Welcome to New York, kids!

The kids sat down at the reception to find champagne glasses filled with the real thing. It took some quick actions to remove the cool-looking drink from the hands of some naive but eager children. Our server was kind enough to permanently substitute said glasses with sparkling cider-filled replacements. Only to have one child down his whole glass before the toast was even one-quarter of the way finished.
Why didn't we think of having a family-only mock toast in the privacy of our own home?

Next order of business was for one child to remove the intricately-folded cloth napkin from the drinking glass and promptly place it on the head.
Clever? Yes, it did look somewhat like a rooster's comb or, with a bit of wishful thinking, a mohawk. Appropriate? Not really.

We had a little trouble with the vernacular of the rich and famous. One child didn't know what a carafe was (and thought the bar tender said "giraffe") so had a little trouble locating the soda that was readily available on our table. Another one ordered ribs when the option had actually been rib-eye steak.
I think I know what our vocabulary words will be this week.
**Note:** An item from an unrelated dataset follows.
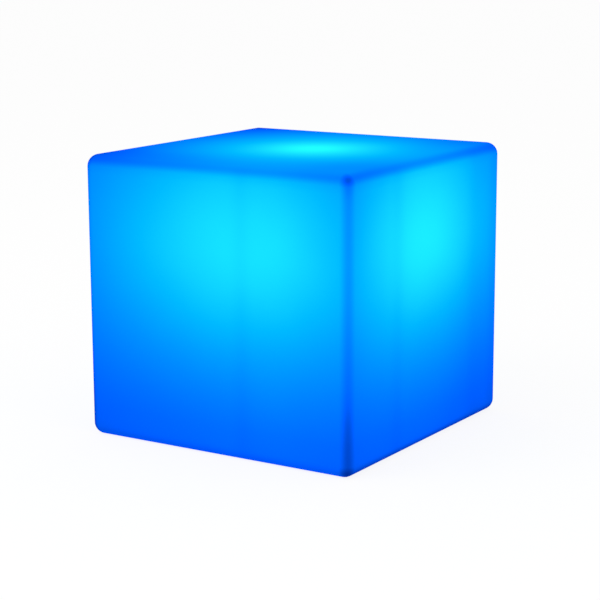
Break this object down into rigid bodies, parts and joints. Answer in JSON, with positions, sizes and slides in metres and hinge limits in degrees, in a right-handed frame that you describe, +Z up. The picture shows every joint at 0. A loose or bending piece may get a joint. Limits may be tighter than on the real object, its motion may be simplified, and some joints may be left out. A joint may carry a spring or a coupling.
{
  "type": "led cube light",
  "caption": "Glowing cube light with rounded edges: hollow translucent shell, and a sealed rechargeable light module screwed into a recess in its underside.",
  "frame": {"origin": "middle of the flat underside that the cube stands on", "axes": "+Z up; -Y towards the face seen wide on the left of the picture (front), +X towards the face seen narrow on its right"},
  "size_m": [0.43, 0.43, 0.4],
  "materials": {
    "translucent_shell": "milky polyethylene, smooth satin, lit from inside in blue",
    "brass": "turned",
    "white_silicone": "soft moulded silicone",
    "stainless": "stainless screws",
    "white_plastic": "fine moulded texture",
    "spreader_aluminium": "plain sheet",
    "white_board": "white solder mask",
    "light_package": "white light package",
    "light_lens": "clear resin lit in blue",
    "dark_resin": "dark infrared resin",
    "tinned_legs": "tinned",
    "opal_cover": "opal polycarbonate",
    "clear_pipe": "clear acrylic",
    "cell_can": "plated can",
    "cell_sleeve": "shrink film",
    "nickel": "nickel strip",
    "grey_plastic": "moulded",
    "green_board": "green solder mask",
    "grey_foam": "closed cell foam",
    "black_component": "moulded epoxy",
    "cream_plastic": "nylon connector",
    "button_plastic": "satin key cap",
    "black_rubber": "soft moulded rubber",
    "spring_steel": "drawn wire",
    "nickel_nut": "plated",
    "red_lead": "insulated lead",
    "black_lead": "insulated lead",
    "white_lead": "insulated leads"
  },
  "bodies": {
    "cube": {"cube_shell": "translucent_shell", "thread_inserts": "brass", "socket_pin": "brass", "socket_contact": "brass", "base_gasket": "white_silicone", "housing_seal_ring": "white_silicone", "mast_seal_ring": "white_silicone", "cover_seal_ring": "white_silicone", "lead_grommet": "white_silicone", "base_screws": "stainless", "housing_screws": "stainless", "mast_screws": "stainless", "cover_screws": "stainless", "light_board_screws": "stainless", "control_board_screws": "stainless", "base_plate": "white_plastic", "module_housing": "white_plastic", "light_mast": "white_plastic", "heat_spreader": "spreader_aluminium", "light_board": "white_board", "light_chips": "light_package", "light_lenses": "light_lens", "status_light": "light_lens", "remote_receiver": "dark_resin", "receiver_legs": "tinned_legs", "chip_legs": "tinned_legs", "switch_pins": "tinned_legs", "light_cover": "opal_cover", "light_pipe": "clear_pipe", "battery_cells": "cell_can", "battery_sleeve": "cell_sleeve", "battery_tabs": "nickel", "battery_cradle": "grey_plastic", "control_board": "green_board", "protection_board": "green_board", "battery_pad": "grey_foam", "controller_chip": "black_component", "driver_transistors": "black_component", "power_coil": "black_component", "switch_housing": "black_component", "charge_socket": "black_component", "storage_capacitor": "black_component", "battery_header": "cream_plastic", "battery_plug": "cream_plastic", "light_header": "cream_plastic", "light_plug": "cream_plastic", "socket_seal_ring": "black_rubber", "cap_anchor": "black_rubber", "switch_spring": "spring_steel", "socket_nut": "nickel_nut", "battery_lead_red": "red_lead", "charge_lead_red": "red_lead", "battery_lead_black": "black_lead", "charge_lead_black": "black_lead", "light_leads": "white_lead"},
    "button": {"power_button": "button_plastic", "button_seal_ring": "black_rubber", "switch_plunger": "button_plastic"},
    "socket_cap": {"socket_cap": "black_rubber"}
  },
  "joints": [
    {"name": "button_press", "type": "slide", "parent": "cube", "child": "button", "axis": [0, 0, 1], "range_m": [0, 0.0015], "stiffness_N_per_m": 900, "springref_m": -0.001, "deforming": ["switch_spring"]},
    {"name": "socket_cap_hinge", "type": "hinge", "parent": "cube", "child": "socket_cap", "pos_m": [-0.03, 0.002, 0.0092], "axis": [0, -1, 0], "range_deg": [0, 125]}
  ]
}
The drink stirrers quickly became musical instruments while waiting for our food.
I know we're a musical family and were hired to provide music for the occasion, but really kids, is that necessary? They are drink stirrers! For your drink. To stir it. And that's it. You don't even need to stir soda. Oh, just forget it.

But all is forgiven. Every one of you handled yourself well and appropriate (mostly) to the occasion. You music was beautiful and well-received by everyone. We even got an offer to play for our server's wedding in Poughkeepsie next June which we unfortunately needed to decline. And just think how much you'll already know when next you are thrust into life beyond our four walls.